> Task brief
Give every line of the material again, exactly as written.
== Available data
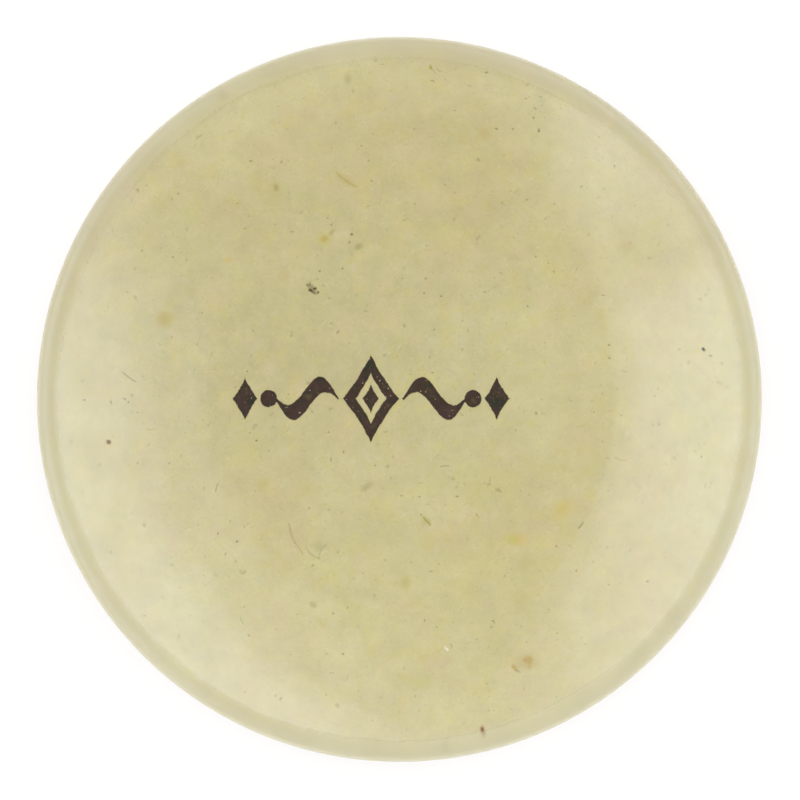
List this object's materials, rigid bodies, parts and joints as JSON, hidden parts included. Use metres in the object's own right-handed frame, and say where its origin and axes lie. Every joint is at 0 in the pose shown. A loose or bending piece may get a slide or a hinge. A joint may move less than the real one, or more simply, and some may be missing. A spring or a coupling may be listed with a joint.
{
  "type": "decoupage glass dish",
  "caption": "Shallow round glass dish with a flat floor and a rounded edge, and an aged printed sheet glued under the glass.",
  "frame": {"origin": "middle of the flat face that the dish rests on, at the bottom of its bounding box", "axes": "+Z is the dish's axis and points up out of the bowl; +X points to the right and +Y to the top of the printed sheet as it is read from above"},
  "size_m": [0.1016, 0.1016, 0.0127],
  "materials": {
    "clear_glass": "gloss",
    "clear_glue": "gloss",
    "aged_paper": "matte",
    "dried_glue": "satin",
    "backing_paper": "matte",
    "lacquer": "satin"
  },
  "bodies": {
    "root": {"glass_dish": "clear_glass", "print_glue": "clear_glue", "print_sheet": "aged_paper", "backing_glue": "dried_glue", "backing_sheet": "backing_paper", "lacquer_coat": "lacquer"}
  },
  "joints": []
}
====
> The answer
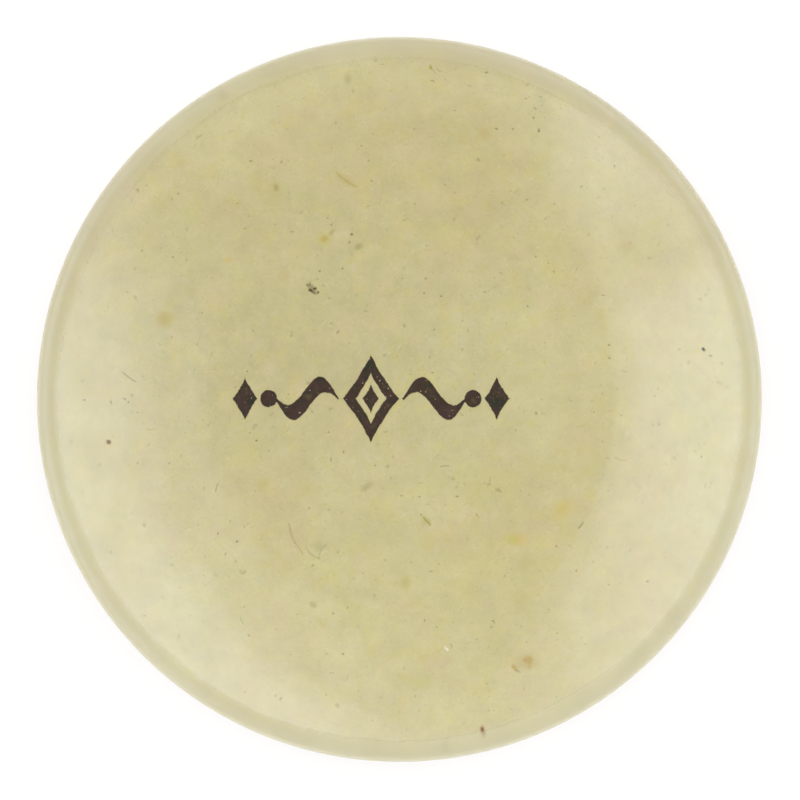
List this object's materials, rigid bodies, parts and joints as JSON, hidden parts included. Use metres in the object's own right-handed frame, and say where its origin and axes lie. Every joint is at 0 in the pose shown. A loose or bending piece may get a slide or a hinge. A joint may move less than the real one, or more simply, and some may be missing. A spring or a coupling may be listed with a joint.
{
  "type": "decoupage glass dish",
  "caption": "Shallow round glass dish with a flat floor and a rounded edge, and an aged printed sheet glued under the glass.",
  "frame": {"origin": "middle of the flat face that the dish rests on, at the bottom of its bounding box", "axes": "+Z is the dish's axis and points up out of the bowl; +X points to the right and +Y to the top of the printed sheet as it is read from above"},
  "size_m": [0.1016, 0.1016, 0.0127],
  "materials": {
    "clear_glass": "gloss",
    "clear_glue": "gloss",
    "aged_paper": "matte",
    "dried_glue": "satin",
    "backing_paper": "matte",
    "lacquer": "satin"
  },
  "bodies": {
    "root": {"glass_dish": "clear_glass", "print_glue": "clear_glue", "print_sheet": "aged_paper", "backing_glue": "dried_glue", "backing_sheet": "backing_paper", "lacquer_coat": "lacquer"}
  },
  "joints": []
}